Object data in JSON
* * * * * * * * *

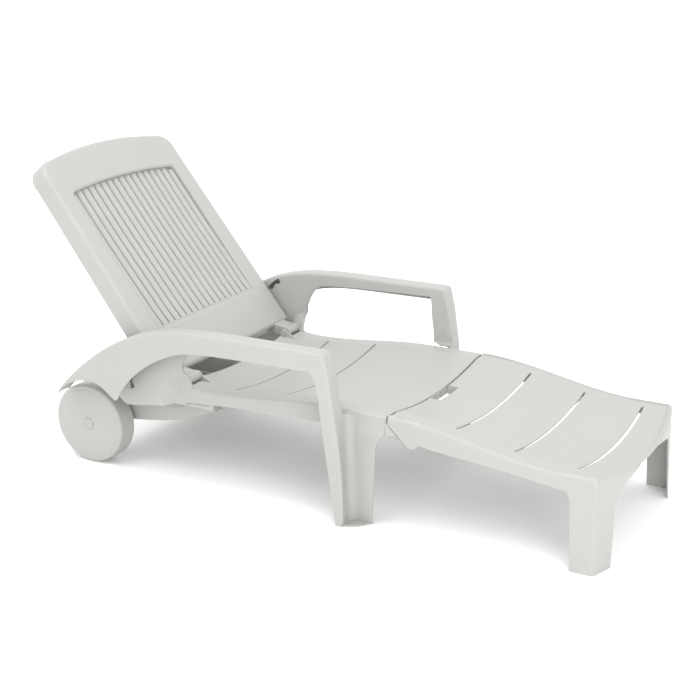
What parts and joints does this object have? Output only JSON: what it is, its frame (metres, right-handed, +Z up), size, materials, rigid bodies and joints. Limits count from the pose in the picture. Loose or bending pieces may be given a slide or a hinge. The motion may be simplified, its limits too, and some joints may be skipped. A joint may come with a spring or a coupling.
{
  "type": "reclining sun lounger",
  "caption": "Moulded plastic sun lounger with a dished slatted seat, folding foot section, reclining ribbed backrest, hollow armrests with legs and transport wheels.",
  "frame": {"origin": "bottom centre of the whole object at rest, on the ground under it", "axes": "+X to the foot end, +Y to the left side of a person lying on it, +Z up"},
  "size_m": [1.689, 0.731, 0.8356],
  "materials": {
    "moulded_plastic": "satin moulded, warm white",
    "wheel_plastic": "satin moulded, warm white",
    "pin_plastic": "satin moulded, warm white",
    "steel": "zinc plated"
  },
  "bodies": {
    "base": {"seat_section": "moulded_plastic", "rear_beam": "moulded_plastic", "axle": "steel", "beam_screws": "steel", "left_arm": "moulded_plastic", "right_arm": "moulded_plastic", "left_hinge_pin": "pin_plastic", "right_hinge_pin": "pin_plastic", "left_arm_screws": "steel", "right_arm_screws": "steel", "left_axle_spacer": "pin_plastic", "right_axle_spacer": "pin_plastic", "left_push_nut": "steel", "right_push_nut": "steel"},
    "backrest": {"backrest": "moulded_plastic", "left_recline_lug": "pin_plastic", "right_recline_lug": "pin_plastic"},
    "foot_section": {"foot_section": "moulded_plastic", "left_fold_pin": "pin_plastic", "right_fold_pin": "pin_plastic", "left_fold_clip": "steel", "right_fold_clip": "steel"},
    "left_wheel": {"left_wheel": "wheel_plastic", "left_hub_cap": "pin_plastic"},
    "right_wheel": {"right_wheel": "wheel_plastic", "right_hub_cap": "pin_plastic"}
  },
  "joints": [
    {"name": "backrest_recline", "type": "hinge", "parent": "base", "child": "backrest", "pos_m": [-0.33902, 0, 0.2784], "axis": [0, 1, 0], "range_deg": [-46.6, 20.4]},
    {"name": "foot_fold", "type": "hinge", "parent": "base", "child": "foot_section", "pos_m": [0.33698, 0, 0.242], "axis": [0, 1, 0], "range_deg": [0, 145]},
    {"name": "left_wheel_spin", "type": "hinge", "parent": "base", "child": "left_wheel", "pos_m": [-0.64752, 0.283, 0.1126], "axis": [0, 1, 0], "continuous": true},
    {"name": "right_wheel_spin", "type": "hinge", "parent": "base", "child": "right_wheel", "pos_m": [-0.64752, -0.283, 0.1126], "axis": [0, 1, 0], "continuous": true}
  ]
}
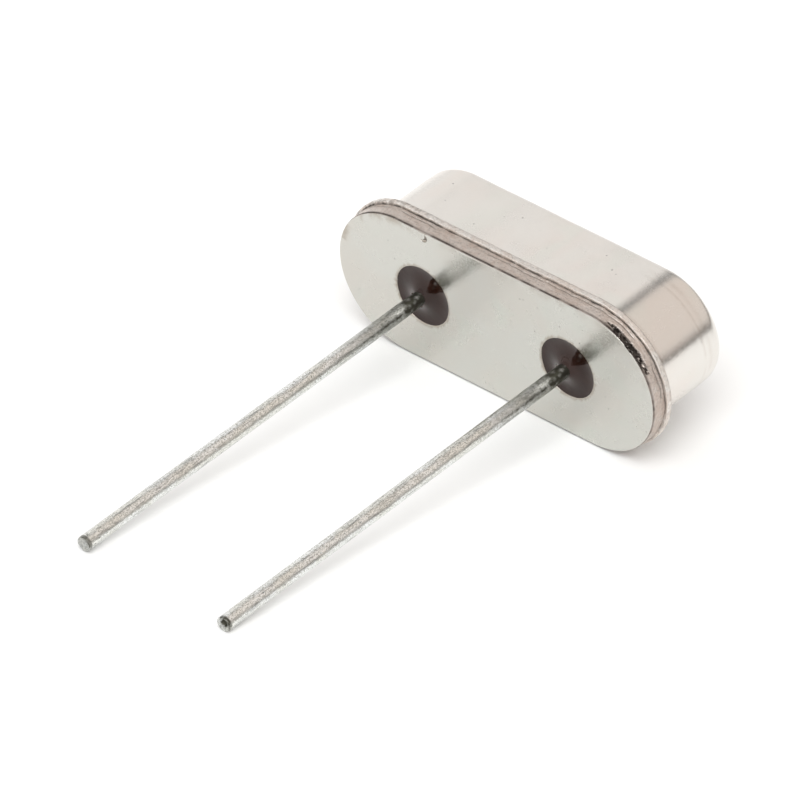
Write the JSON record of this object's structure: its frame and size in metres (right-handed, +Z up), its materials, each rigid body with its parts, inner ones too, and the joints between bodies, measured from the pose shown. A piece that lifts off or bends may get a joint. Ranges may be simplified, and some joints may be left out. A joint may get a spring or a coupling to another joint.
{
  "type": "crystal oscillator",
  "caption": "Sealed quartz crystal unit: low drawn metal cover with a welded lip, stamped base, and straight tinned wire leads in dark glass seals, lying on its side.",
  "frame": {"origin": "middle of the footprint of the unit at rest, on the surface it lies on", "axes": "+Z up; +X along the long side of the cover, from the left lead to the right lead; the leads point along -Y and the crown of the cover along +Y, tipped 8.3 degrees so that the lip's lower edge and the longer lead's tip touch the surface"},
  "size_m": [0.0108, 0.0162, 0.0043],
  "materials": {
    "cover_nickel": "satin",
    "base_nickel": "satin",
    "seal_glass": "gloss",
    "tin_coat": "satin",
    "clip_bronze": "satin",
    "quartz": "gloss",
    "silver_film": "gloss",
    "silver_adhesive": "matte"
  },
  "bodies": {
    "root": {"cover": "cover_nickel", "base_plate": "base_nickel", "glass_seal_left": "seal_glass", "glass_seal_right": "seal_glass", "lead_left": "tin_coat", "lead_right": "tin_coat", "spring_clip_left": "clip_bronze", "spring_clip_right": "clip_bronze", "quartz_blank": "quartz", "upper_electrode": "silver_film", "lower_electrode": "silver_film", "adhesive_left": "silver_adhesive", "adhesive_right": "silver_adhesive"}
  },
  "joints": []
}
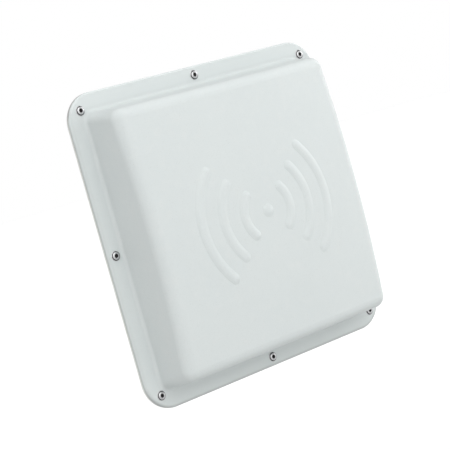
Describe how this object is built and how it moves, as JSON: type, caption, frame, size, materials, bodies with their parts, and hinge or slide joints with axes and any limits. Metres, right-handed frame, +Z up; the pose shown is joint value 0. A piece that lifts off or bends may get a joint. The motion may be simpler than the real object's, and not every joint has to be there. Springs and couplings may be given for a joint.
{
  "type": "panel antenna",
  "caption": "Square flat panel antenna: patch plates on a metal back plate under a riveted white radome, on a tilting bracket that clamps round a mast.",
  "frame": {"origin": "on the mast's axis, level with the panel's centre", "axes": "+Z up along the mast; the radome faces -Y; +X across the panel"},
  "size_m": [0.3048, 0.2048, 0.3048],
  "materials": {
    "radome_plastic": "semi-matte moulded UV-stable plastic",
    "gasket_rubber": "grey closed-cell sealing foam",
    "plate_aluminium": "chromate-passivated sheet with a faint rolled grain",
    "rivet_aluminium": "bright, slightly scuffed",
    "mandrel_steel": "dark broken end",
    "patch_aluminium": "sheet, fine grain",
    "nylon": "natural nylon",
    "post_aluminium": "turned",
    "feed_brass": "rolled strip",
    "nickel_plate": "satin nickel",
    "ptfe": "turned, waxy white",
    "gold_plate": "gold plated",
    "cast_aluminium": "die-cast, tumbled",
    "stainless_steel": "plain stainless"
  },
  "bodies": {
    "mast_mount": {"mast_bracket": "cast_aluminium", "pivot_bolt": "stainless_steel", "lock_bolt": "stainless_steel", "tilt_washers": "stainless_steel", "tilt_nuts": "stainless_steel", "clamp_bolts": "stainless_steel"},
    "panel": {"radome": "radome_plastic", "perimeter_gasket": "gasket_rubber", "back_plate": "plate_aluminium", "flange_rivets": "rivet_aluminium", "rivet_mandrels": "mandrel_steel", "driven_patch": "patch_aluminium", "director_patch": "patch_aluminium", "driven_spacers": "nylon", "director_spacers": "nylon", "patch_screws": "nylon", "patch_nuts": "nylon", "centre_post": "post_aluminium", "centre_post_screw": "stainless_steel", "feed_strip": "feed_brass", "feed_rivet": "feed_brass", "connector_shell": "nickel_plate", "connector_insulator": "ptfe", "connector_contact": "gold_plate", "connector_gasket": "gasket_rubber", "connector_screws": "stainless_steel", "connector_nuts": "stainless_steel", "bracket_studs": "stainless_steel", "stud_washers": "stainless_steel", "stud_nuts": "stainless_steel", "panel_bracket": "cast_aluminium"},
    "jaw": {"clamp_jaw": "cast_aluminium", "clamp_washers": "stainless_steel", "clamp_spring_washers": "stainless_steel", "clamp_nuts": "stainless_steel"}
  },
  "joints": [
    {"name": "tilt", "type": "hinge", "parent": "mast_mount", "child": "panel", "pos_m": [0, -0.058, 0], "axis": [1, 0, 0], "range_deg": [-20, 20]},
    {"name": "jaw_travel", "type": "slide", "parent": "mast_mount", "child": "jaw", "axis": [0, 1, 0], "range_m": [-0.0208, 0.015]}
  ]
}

* * * * * * * * *

▶ SHORT TASK: Write down all the entries again without a single difference.

▶ CORRECT ANSWER:
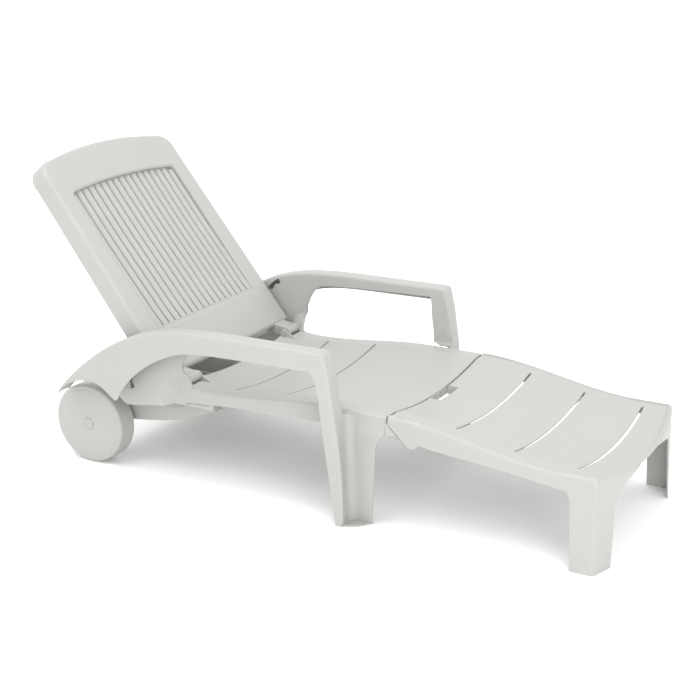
What parts and joints does this object have? Output only JSON: what it is, its frame (metres, right-handed, +Z up), size, materials, rigid bodies and joints. Limits count from the pose in the picture. Loose or bending pieces may be given a slide or a hinge. The motion may be simplified, its limits too, and some joints may be skipped. A joint may come with a spring or a coupling.
{
  "type": "reclining sun lounger",
  "caption": "Moulded plastic sun lounger with a dished slatted seat, folding foot section, reclining ribbed backrest, hollow armrests with legs and transport wheels.",
  "frame": {"origin": "bottom centre of the whole object at rest, on the ground under it", "axes": "+X to the foot end, +Y to the left side of a person lying on it, +Z up"},
  "size_m": [1.689, 0.731, 0.8356],
  "materials": {
    "moulded_plastic": "satin moulded, warm white",
    "wheel_plastic": "satin moulded, warm white",
    "pin_plastic": "satin moulded, warm white",
    "steel": "zinc plated"
  },
  "bodies": {
    "base": {"seat_section": "moulded_plastic", "rear_beam": "moulded_plastic", "axle": "steel", "beam_screws": "steel", "left_arm": "moulded_plastic", "right_arm": "moulded_plastic", "left_hinge_pin": "pin_plastic", "right_hinge_pin": "pin_plastic", "left_arm_screws": "steel", "right_arm_screws": "steel", "left_axle_spacer": "pin_plastic", "right_axle_spacer": "pin_plastic", "left_push_nut": "steel", "right_push_nut": "steel"},
    "backrest": {"backrest": "moulded_plastic", "left_recline_lug": "pin_plastic", "right_recline_lug": "pin_plastic"},
    "foot_section": {"foot_section": "moulded_plastic", "left_fold_pin": "pin_plastic", "right_fold_pin": "pin_plastic", "left_fold_clip": "steel", "right_fold_clip": "steel"},
    "left_wheel": {"left_wheel": "wheel_plastic", "left_hub_cap": "pin_plastic"},
    "right_wheel": {"right_wheel": "wheel_plastic", "right_hub_cap": "pin_plastic"}
  },
  "joints": [
    {"name": "backrest_recline", "type": "hinge", "parent": "base", "child": "backrest", "pos_m": [-0.33902, 0, 0.2784], "axis": [0, 1, 0], "range_deg": [-46.6, 20.4]},
    {"name": "foot_fold", "type": "hinge", "parent": "base", "child": "foot_section", "pos_m": [0.33698, 0, 0.242], "axis": [0, 1, 0], "range_deg": [0, 145]},
    {"name": "left_wheel_spin", "type": "hinge", "parent": "base", "child": "left_wheel", "pos_m": [-0.64752, 0.283, 0.1126], "axis": [0, 1, 0], "continuous": true},
    {"name": "right_wheel_spin", "type": "hinge", "parent": "base", "child": "right_wheel", "pos_m": [-0.64752, -0.283, 0.1126], "axis": [0, 1, 0], "continuous": true}
  ]
}
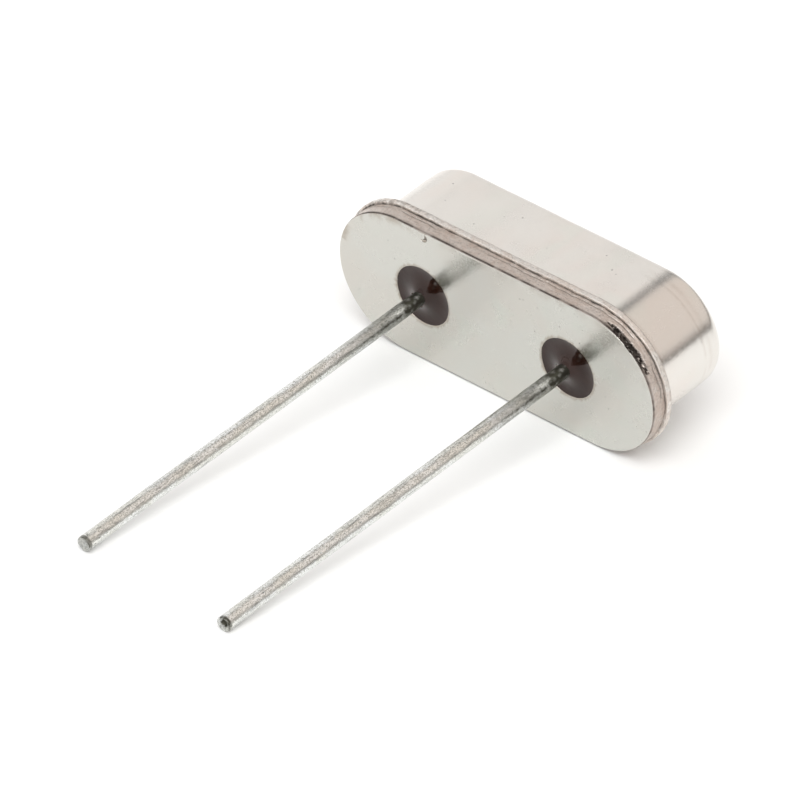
Write the JSON record of this object's structure: its frame and size in metres (right-handed, +Z up), its materials, each rigid body with its parts, inner ones too, and the joints between bodies, measured from the pose shown. A piece that lifts off or bends may get a joint. Ranges may be simplified, and some joints may be left out. A joint may get a spring or a coupling to another joint.
{
  "type": "crystal oscillator",
  "caption": "Sealed quartz crystal unit: low drawn metal cover with a welded lip, stamped base, and straight tinned wire leads in dark glass seals, lying on its side.",
  "frame": {"origin": "middle of the footprint of the unit at rest, on the surface it lies on", "axes": "+Z up; +X along the long side of the cover, from the left lead to the right lead; the leads point along -Y and the crown of the cover along +Y, tipped 8.3 degrees so that the lip's lower edge and the longer lead's tip touch the surface"},
  "size_m": [0.0108, 0.0162, 0.0043],
  "materials": {
    "cover_nickel": "satin",
    "base_nickel": "satin",
    "seal_glass": "gloss",
    "tin_coat": "satin",
    "clip_bronze": "satin",
    "quartz": "gloss",
    "silver_film": "gloss",
    "silver_adhesive": "matte"
  },
  "bodies": {
    "root": {"cover": "cover_nickel", "base_plate": "base_nickel", "glass_seal_left": "seal_glass", "glass_seal_right": "seal_glass", "lead_left": "tin_coat", "lead_right": "tin_coat", "spring_clip_left": "clip_bronze", "spring_clip_right": "clip_bronze", "quartz_blank": "quartz", "upper_electrode": "silver_film", "lower_electrode": "silver_film", "adhesive_left": "silver_adhesive", "adhesive_right": "silver_adhesive"}
  },
  "joints": []
}
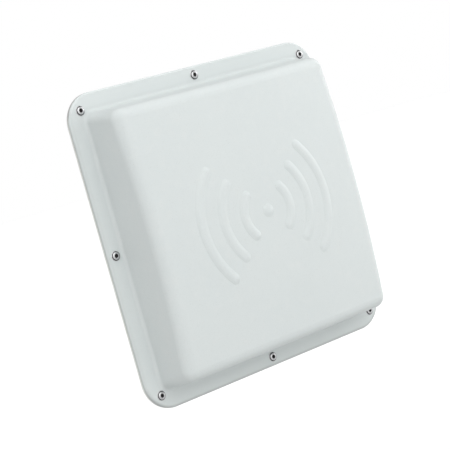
Describe how this object is built and how it moves, as JSON: type, caption, frame, size, materials, bodies with their parts, and hinge or slide joints with axes and any limits. Metres, right-handed frame, +Z up; the pose shown is joint value 0. A piece that lifts off or bends may get a joint. The motion may be simpler than the real object's, and not every joint has to be there. Springs and couplings may be given for a joint.
{
  "type": "panel antenna",
  "caption": "Square flat panel antenna: patch plates on a metal back plate under a riveted white radome, on a tilting bracket that clamps round a mast.",
  "frame": {"origin": "on the mast's axis, level with the panel's centre", "axes": "+Z up along the mast; the radome faces -Y; +X across the panel"},
  "size_m": [0.3048, 0.2048, 0.3048],
  "materials": {
    "radome_plastic": "semi-matte moulded UV-stable plastic",
    "gasket_rubber": "grey closed-cell sealing foam",
    "plate_aluminium": "chromate-passivated sheet with a faint rolled grain",
    "rivet_aluminium": "bright, slightly scuffed",
    "mandrel_steel": "dark broken end",
    "patch_aluminium": "sheet, fine grain",
    "nylon": "natural nylon",
    "post_aluminium": "turned",
    "feed_brass": "rolled strip",
    "nickel_plate": "satin nickel",
    "ptfe": "turned, waxy white",
    "gold_plate": "gold plated",
    "cast_aluminium": "die-cast, tumbled",
    "stainless_steel": "plain stainless"
  },
  "bodies": {
    "mast_mount": {"mast_bracket": "cast_aluminium", "pivot_bolt": "stainless_steel", "lock_bolt": "stainless_steel", "tilt_washers": "stainless_steel", "tilt_nuts": "stainless_steel", "clamp_bolts": "stainless_steel"},
    "panel": {"radome": "radome_plastic", "perimeter_gasket": "gasket_rubber", "back_plate": "plate_aluminium", "flange_rivets": "rivet_aluminium", "rivet_mandrels": "mandrel_steel", "driven_patch": "patch_aluminium", "director_patch": "patch_aluminium", "driven_spacers": "nylon", "director_spacers": "nylon", "patch_screws": "nylon", "patch_nuts": "nylon", "centre_post": "post_aluminium", "centre_post_screw": "stainless_steel", "feed_strip": "feed_brass", "feed_rivet": "feed_brass", "connector_shell": "nickel_plate", "connector_insulator": "ptfe", "connector_contact": "gold_plate", "connector_gasket": "gasket_rubber", "connector_screws": "stainless_steel", "connector_nuts": "stainless_steel", "bracket_studs": "stainless_steel", "stud_washers": "stainless_steel", "stud_nuts": "stainless_steel", "panel_bracket": "cast_aluminium"},
    "jaw": {"clamp_jaw": "cast_aluminium", "clamp_washers": "stainless_steel", "clamp_spring_washers": "stainless_steel", "clamp_nuts": "stainless_steel"}
  },
  "joints": [
    {"name": "tilt", "type": "hinge", "parent": "mast_mount", "child": "panel", "pos_m": [0, -0.058, 0], "axis": [1, 0, 0], "range_deg": [-20, 20]},
    {"name": "jaw_travel", "type": "slide", "parent": "mast_mount", "child": "jaw", "axis": [0, 1, 0], "range_m": [-0.0208, 0.015]}
  ]
}